La catastrofe immane del 7 ottobre ha cambiato profondamente la strategia militare di Israele. Per la prima volta nella sua storia, infatti, il governo dello Stato ebraico subordina i tempi della sua reazione militare – che sarà durissima e risolutiva – ai tempi della diplomazia internazionale. Infatti, sono passati ben dodici giorni dall’eccidio di millequattrocento israeliani, un enorme dispositivo militare con intere divisioni di carri armati, blindati e truppe di terra è posizionato ai confini di Gaza, ma l’invasione non inizia. Sono i tempi complessi e convulsi della diplomazia a determinare l’azione militare. Azione che Israele intende definitiva, per «estirpare Hamas da Gaza», come ha detto il ministro dell’intelligence israeliano Gila Gamliel. Diplomazia che vede il presidente americano Joe Biden volare a Gerusalemme per concordare tempi e modi dell’attacco israeliano.
Per cinquantacinque anni, Israele ha agito in perfetta, algida, solitudine: forte della fondamentale alleanza con gli Stati Uniti, ha calibrato le proprie iniziative militari unicamente sui propri piani d’attacco e di vendetta. Ha sempre ignorato i “se” e i “ma” dell’Europa – il generale Charles De Gaulle nel 1967 sfiorò l’antisemitismo nel rimproverarla di questa alterigia –, non si è mai curata dei riflessi delle sue operazioni sull’opinione pubblica occidentale. E ha pagato un prezzo salato per questa scelta.

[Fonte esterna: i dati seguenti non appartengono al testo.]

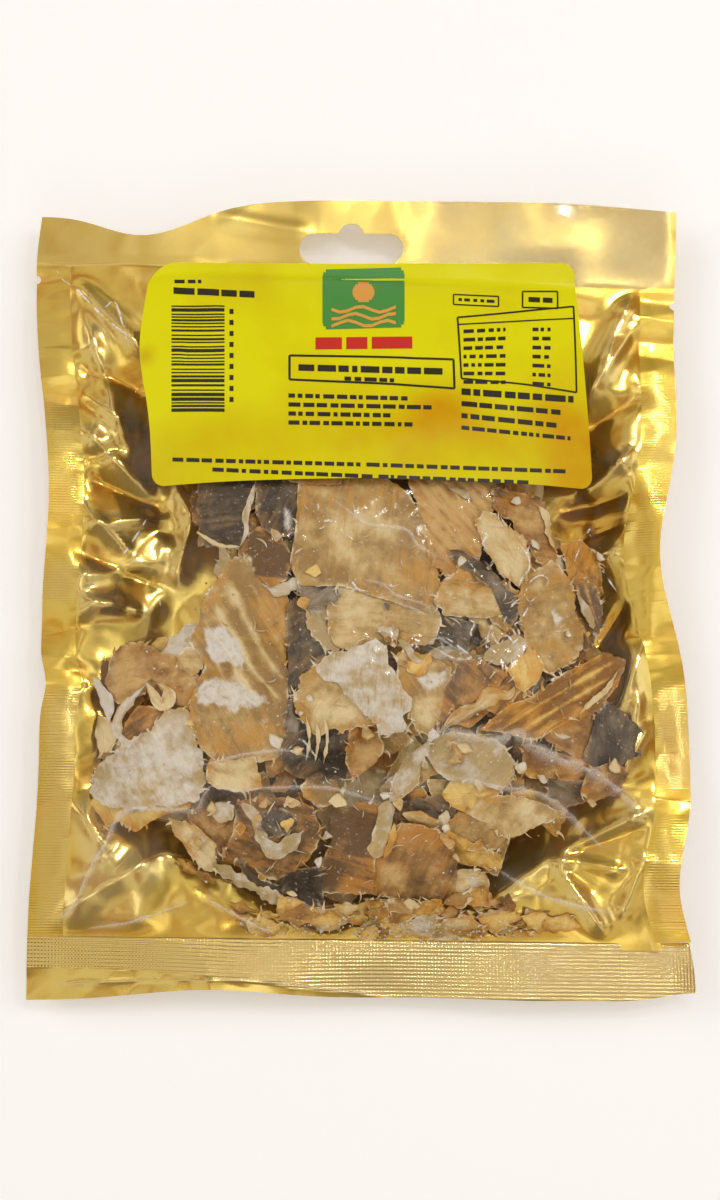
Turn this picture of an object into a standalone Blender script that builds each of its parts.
"""A clear-fronted pouch of dried stockfish trimmings, lying on its back.

The pouch has three pieces: a gold foil back web, whose edges are the seals and
the hanging header, a clear front that bulges over the fish, and a paper label.
Lengths are millimetres until MM scales them. +X is the pouch's right, +Y runs
to its header, +Z is up, and the table is the plane z = 0.
"""
import math

import bmesh
import bpy

MM = 0.001

# Driving dimensions of the pouch, which is 200 x 250 mm while it is flat.
HALF_WIDTH = 100.0
HEADER_EDGE = 123.6
FOOT_EDGE = -121.4
HEADER_BOW = 4.0
LEFT_FLARE = 0.012
RIGHT_INSET = 1.0
SIDE_SEAL = 10.5
FOOT_SEAL = 17.4
FOOT_SEAL_SLOPE = 1.3
HEADER_SEAL_LEFT = 102.5
HEADER_SEAL_RIGHT = 93.8
FOIL_THICKNESS = 0.5
PIECE_GAP = 0.35
LABEL_GAP = 0.7

# The back rests on a flat oval of the belly, and its seals stand off the table.
FLAT_HALF_WIDTH = 56.0
FLAT_HALF_LENGTH = 64.0
FLAT_CENTRE_Y = -6.0
FLAT_REACH_END = 1.6
SEAL_HEIGHT = 9.0

# The bulge of the front above the seals.
BULGE = 26.0
BULGE_CENTRE_Y = 6.0
FRONT_RIM = 0.6

# The hanging slot: a round-ended slot with a dome in the middle of its top.
SLOT_CENTRE = (-2.7, 108.0)
SLOT_WIDTH = 32.5
SLOT_DEPTH = 10.0
DOME_RADIUS = 4.0
DOME_RISE = 4.2

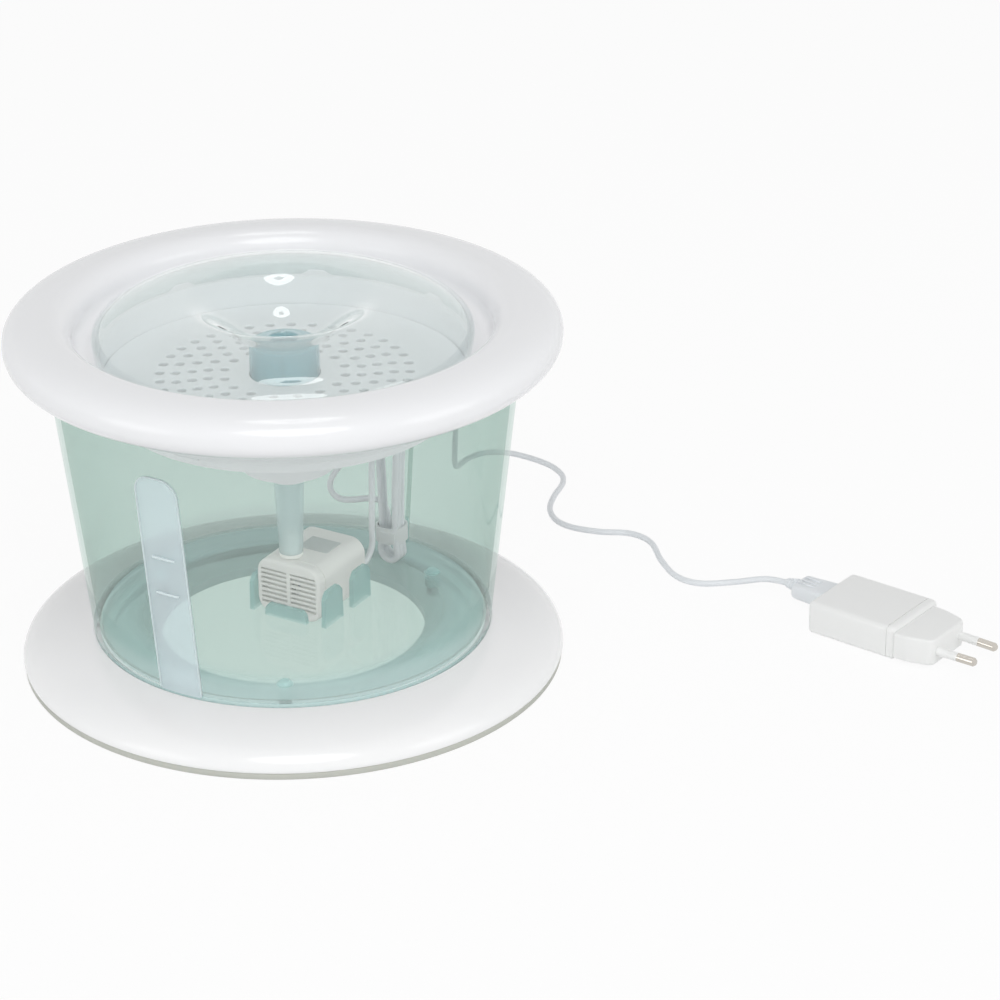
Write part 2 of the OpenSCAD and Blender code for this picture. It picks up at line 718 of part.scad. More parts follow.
module pump_housing() {
    w = pump_w;
    h = pump_h;
    color("ivory") difference() {
        union() {
            in_pump() bar_y(w, h, pump_round, chamber_y0, back_y);
            translate([0, 0, pump_top - 1]) cylinder(r = nozzle_r, h = nozzle_h + 1, $fn = 48);
            translate([0, 0, pump_top + fit]) cylinder(r = nozzle_r + 1.8, h = 1.7, $fn = 48);
        }
        // impeller chamber, outlet duct and the rotor's blind well
        in_pump() {
            rod_y(chamber_r, chamber_y0 - 1, chamber_y1);
            rod_y(magnet_r + well_gap, chamber_y1 - 1, magnet_y1 + well_gap);
            // space of the potted motor
            difference() {
                bar_y(w - 2 * shell_t, h - 2 * shell_t, pump_round - shell_t, chamber_y1 + 2, back_y - shell_t);
                rod_y(magnet_r + well_gap + 1, chamber_y1, magnet_y1 + bush_l + 1);
            }
            // seat of the rear bush
            rod_y(bush_r, magnet_y1, magnet_y1 + bush_l);
        }
        translate([0, 0, shaft_z]) cylinder(r = nozzle_bore, h = 40, $fn = 48);
        // seat of the lead's gland
        translate([gland_x, 0, gland_z]) rod_y(gland_r, back_y - 5, back_y + 1);
    }
}

module pump_cover() {
    w = pump_w;
    h = pump_h;
    slots = 8;
    pitch = 2.3;
    side = 14.2;    // outer end of a slot
    rib = 0.9;      // half width of the rib between the two rows
    color("ivory") in_pump() difference() {
        bar_y(w, h, pump_round, face_y, volute_y);
        bar_y(w - 2 * shell_t, h - 2 * shell_t, pump_round - shell_t, face_y + shell_t, volute_y + 1);
        for (s = [-1, 1], k = [0 : slots - 1])
            translate([(s * (side + rib) - side + rib) / 2, face_y - 1, (k - (slots - 1) / 2) * pitch - 0.5])
                cube([side - rib, 4, 1]);
    }
}

module volute_plate() {
    color("ivory") in_pump() difference() {
        bar_y(pump_w - 0.6, pump_h - 0.6, pump_round - 0.3, volute_y, chamber_y0);
        rod_y(4, volute_y - 1, chamber_y0 + 1);
    }
    // bridge that holds the front bush
    color("ivory") in_pump() difference() {
        union() {
            for (a = [0 : 120 : 240]) rotate([0, a, 0]) translate([-0.6, volute_y, 1.6])
                cube([1.2, volute_t, 3]);
            rod_y(2.2, volute_y, chamber_y0);
        }
        rod_y(1.5, volute_y - 1, chamber_y0 + 1);
    }
}

module stator() {
    bore = magnet_r + well_gap + 1.1;
    color("dimgray") in_pump() difference() {
        bar_y(pump_w - 2 * shell_t - 0.2, pump_h - 2 * shell_t - 0.2, pump_round - shell_t - 0.1,
            chamber_y1 + 2.1, back_y - 6.5);
        rod_y(bore, chamber_y1, magnet_y1 + bush_l + 1.1);
    }
}

module impeller() {
    hub = 3.2;
    color("royalblue") in_pump() difference() {
        union() {
            rod_y(hub, impeller_y0, impeller_y1);
            rod_y(impeller_d / 2 - 0.6, impeller_y1 - 1, impeller_y1);
            for (i = [0 : blades - 1]) rotate([0, 360 * i / blades, 0])
                translate([hub - 1, impeller_y0, -0.5]) cube([impeller_d / 2 - hub + 1, impeller_y1 - impeller_y0, 1]);
        }
        rod_y(shaft_d / 2 + run_fit, impeller_y0 - 1, impeller_y1 + 1);
    }
}

module rotor_magnet() {
    color("dimgray") in_pump() difference() {
        rod_y(magnet_r, impeller_y1, magnet_y1 - 0.6);
        rod_y(shaft_d / 2 + run_fit, impeller_y1 - 1, magnet_y1 + 1);
    }
}

module impeller_shaft() {
    color("white") in_pump() rod_y(shaft_d / 2, volute_y + 0.2, magnet_y1 + bush_l - 0.4);
}

module shaft_bushes() {
    color("dimgray") in_pump() {
        difference() {
            rod_y(1.5, volute_y, chamber_y0);
            rod_y(shaft_d / 2, volute_y - 1, chamber_y0 + 1);
        }
        difference() {
            rod_y(bush_r, magnet_y1, magnet_y1 + bush_l);
            rod_y(shaft_d / 2, magnet_y1 - 1, magnet_y1 + bush_l - 0.4);
        }
    }
}

module pump_gland() {
    color("whitesmoke") translate([gland_x, 0, gland_z]) {
        rod_y(gland_r - 0.05, back_y - 5, back_y);
        translate([0, back_y, 0]) rotate([-90, 0, 0]) cylinder(r1 = gland_r, r2 = lead_r + 0.3, h = gland_l, $fn = 32);
    }
}

// ---------- Lead ----------

module pump_lead() {
    color("whitesmoke") tube(smooth(pump_route, 1), lead_r);
}

module rim_lead() {
    color("whitesmoke") tube(smooth(rim_route, 1), lead_r);
}

module outer_lead() {
    color("whitesmoke") tube(smooth(outer_route, 2), lead_r);
}

module lead_hank() {
    color("whitesmoke") translate([hank_mid[0], hank_mid[1] + hank_t / 2, hank_mid[2]]) rotate([90, 0, 0])
        linear_extrude(hank_t) rounded(hank_w, hank_h, hank_w / 2 - 0.01);
}

module hank_tie() {
    color("white") translate([hank_mid[0], hank_mid[1], tie_z]) difference() {
        cube([hank_w + 2, hank_t + 2, tie_h], center = true);
        cube([hank_w, hank_t, tie_h + 1], center = true);
    }
}

// ---------- Charger and its plug ----------

module in_charger() {
    translate(charger_at) rotate(charger_turn) children();
}

// Bar along X from x0 to x1 with a rounded section
module bar_x(w, h, r, x0, x1) {
    translate([x0, 0, 0]) rotate([90, 0, 90]) linear_extrude(x1 - x0) rounded(w, h, r);
}

module usb_plug() {
    x1 = -charger_l / 2 - 0.4;
    x0 = x1 - plug_l;
    color("whitesmoke") in_charger() translate([0, port_y, port_z]) {
        bar_x(plug_w, plug_t, 2, x0, x1);
        translate([x0 - relief_l, 0, 0]) rotate([0, 90, 0]) cylinder(r1 = lead_r + 0.5, r2 = 3, h = relief_l + eps, $fn = 32);
    }
}

module usb_shell() {
    x0 = -charger_l / 2 - 0.4;
    color("silver") in_charger() translate([0, port_y, port_z]) difference() {
        bar_x(shell_w, shell_h, 0.5, x0, x0 + shell_l);
        bar_x(shell_w - 0.6, shell_h - 0.6, 0.3, x0 + 1, x0 + shell_l + 1);
    }
}

module charger_body() {
    x = charger_l / 2;
    color("white") in_charger() difference() {
        translate([0, 0, charger_h / 2]) intersection() {
            bar_x(charger_w, charger_h, charger_round, -x, x);
            translate([0, 0, -charger_h / 2]) linear_extrude(charger_h) rounded(charger_l, charger_w, charger_round);
        }
        translate([0, port_y, port_z])
            bar_x(shell_w + 2 * socket_fit, shell_h + 2 * socket_fit, 0.8, -x - 1, -x + shell_l + 0.5);
    }
}

module charger_nose() {
    x = charger_l / 2;
    z = port_z;
    color("white") in_charger() translate([x, nose_y, z]) intersection() {
        bar_x(nose_w, nose_h, 3, 0, nose_l);
        translate([0, 0, -nose_h]) linear_extrude(2 * nose_h) polygon([
            [0, -nose_w / 2], [6, -nose_w / 2], [nose_l - 2, -nose_tip_w / 2 - 0.6], [nose_l, -nose_tip_w / 2 + 1.4],
            [nose_l, nose_tip_w / 2 - 1.4], [nose_l - 2, nose_tip_w / 2 + 0.6], [6, nose_w / 2], [0, nose_w / 2]
        ]);
    }
}

module at_pins() {
    in_charger() translate([charger_l / 2 + nose_l, nose_y, port_z]) for (s = [-1, 1])
        translate([0, s * pin_pitch / 2, 0]) rotate(-s * pin_toe) rotate([0, 90, 0]) children();
}

module pin_sleeves() {
    color("white") at_pins() difference() {
        cylinder(d = pin_d, h = sleeve_l, $fn = 32);
        translate([0, 0, -1]) cylinder(d = pin_d - 1.2, h = sleeve_l + 2, $fn = 32);
    }
}

module plug_pins() {
    color("silver") at_pins() {
        translate([0, 0, -2]) cylinder(d = pin_d - 1.2, h = sleeve_l + 2, $fn = 32);
        translate([0, 0, sleeve_l]) cylinder(d = pin_d, h = pin_l - sleeve_l - 1, $fn = 32);
        translate([0, 0, pin_l - 1 - eps]) cylinder(d1 = pin_d, d2 = pin_d - 1.4, h = 1, $fn = 32);
    }
}

base_skirt();
anti_slip_ring();
clamp_ring();
base_screws();
tank();
level_window();
rim_grommet();
bowl();
filter_tray();
filter_pad();
filter_cover();
dome();
dome_hub();
riser_tube();
pump_housing();
pump_cover();
volute_plate();
stator();
impeller();
rotor_magnet();
impeller_shaft();
shaft_bushes();
pump_gland();
pump_lead();
lead_hank();
hank_tie();
rim_lead();
outer_lead();
usb_plug();
usb_shell();
charger_body();
charger_nose();
pin_sleeves();
plug_pins();
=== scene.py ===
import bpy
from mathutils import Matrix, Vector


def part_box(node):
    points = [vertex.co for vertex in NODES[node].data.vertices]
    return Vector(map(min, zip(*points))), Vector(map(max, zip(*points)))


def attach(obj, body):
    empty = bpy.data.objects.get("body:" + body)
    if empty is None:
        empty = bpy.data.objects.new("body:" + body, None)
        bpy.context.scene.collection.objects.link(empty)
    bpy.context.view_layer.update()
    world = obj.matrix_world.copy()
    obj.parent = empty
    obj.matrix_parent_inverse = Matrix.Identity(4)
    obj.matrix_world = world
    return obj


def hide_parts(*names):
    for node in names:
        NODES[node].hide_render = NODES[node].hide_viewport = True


bl_info = {
    "name": "Pet Water Fountain",
    "version": (1, 0, 0),
    "blender": (4, 5, 0),
    "location": "3D Viewport > Sidebar > Fountain",
    "description": "Dresses the packed drinking fountain: bowl, tank, dome, pump, lead and charger",
    "category": "Add Mesh",
}

import math

import bmesh
import bpy
from mathutils import Matrix, Vector, noise

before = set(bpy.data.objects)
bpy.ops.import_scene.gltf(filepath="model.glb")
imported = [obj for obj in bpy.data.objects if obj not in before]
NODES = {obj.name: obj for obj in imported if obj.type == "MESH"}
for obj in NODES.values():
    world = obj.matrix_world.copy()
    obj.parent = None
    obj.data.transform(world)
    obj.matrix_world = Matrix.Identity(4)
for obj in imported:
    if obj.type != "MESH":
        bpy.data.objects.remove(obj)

MM = 0.001
TURN = 2 * math.pi


def box_mm(node):
    """Lowest and highest corner of a CAD node, in millimetres."""
    low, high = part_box(node)
    return low / MM, high / MM


def shift(x, y, z):
    """A move in millimetres."""
    return Matrix.Translation(Vector((x, y, z)) * MM)


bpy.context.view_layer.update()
BOWL_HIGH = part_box("bowl")[1]
SKIRT_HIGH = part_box("base_skirt")[1]
DOME_LOW, DOME_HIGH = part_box("dome")
COVER_LOW, COVER_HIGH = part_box("filter_cover")
PAD_LOW, PAD_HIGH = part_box("filter_pad")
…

Dal 7 ottobre 2023, la svolta. La strategia militare dell’operazione “Spada di ferro” ingloba ora nelle sue direttrici un’attenzione profonda e vigile per i riflessi delle azioni militari sull’opinione pubblica internazionale. Inclusa quella araba. E della Cisgiordania. Con la evidente intenzione di non rompere la sottile tela di accordo tessuta con alcuni paesi arabi con gli Accordi di Abramo e soprattutto di potere riprendere, terminata la guerra di Gaza, le trattative avviate con la fondamentale Arabia Saudita.
Impresa complessa. A differenza delle quattro spedizioni precedenti contro Hamas, che hanno avuto l’obbiettivo limitato di indebolire il suo apparato militare, ma non di più, la nuova sfida è sradicarla completamente da Gaza, schiantarla.
Un’operazione che prevede a grandi linee anche l’assetto futuro di una Striscia di Gaza non più controllata e governata da Hamas.
Quindi, per la prima volta – lo stratega della svolta è palesemente l’ex capo di Stato Maggiore, il generale Benny Gantz – Israele si raccorda alla comunità internazionale, in primis agli Stati Uniti, poi all’Egitto e a quella minoritaria parte dell’Europa che è senza ipocrisie al suo fianco, ben rappresentata da Ursula von der Leyen (e da Emmanuel Macron e Giorgia Meloni), per evitare che la popolazione civile di Gaza paghi un prezzo troppo alto della guerra.
Le direttrici delle operazioni sono implicite nell’esortazione ai civili di abbandonare Gaza City e di ritirarsi a sud del Wadi Gaza, il piccolo fiume che divide in due la Striscia, e nel creare strutture umanitarie di accoglienza per i profughi.
Nel far questo, Israele preme sull’Egitto e accetta in pieno le pressioni americane perché si mobiliti largamente la comunità internazionale, Onu in testa, per dare alloggio, acqua, viveri, tendopoli al milione e più di profughi palestinesi in fuga.
Uno schema strategico inedito con i tempi di una operazione militare mai vista subordinati alla messa in sicurezza della popolazione civile, e che prefigura anche l’assetto della Striscia una volta finita l’attività bellica.
Concentrato il grosso della pressione aggressiva su Gaza city, estirpata Hamas, pagando un enorme prezzo di sangue, liberati gli ostaggi superstiti, è evidente che Israele rifugge alla prospettiva di rioccupare in modo permanente la Striscia.
La soluzione, in fieri, è dunque delineata, già da prima dell’inizio delle operazioni: la comunità internazionale, l’Onu, la Lega Araba troveranno un assetto concordato per impedire il riarmo di Hamas.
L’attacco terroristico del 7 ottobre non può e non deve essere un problema di Israele, che ne paga il prezzo di sangue. La comunità internazionale deve farsi carico del potere esercitato su Gaza in futuro. Questo ha chiaro Israele e agisce di conseguenza. Ne è consapevole pienamente l’amministrazione Biden, ma non un’Europa divisa e debole che guarda solo alle elezioni europee del 2024.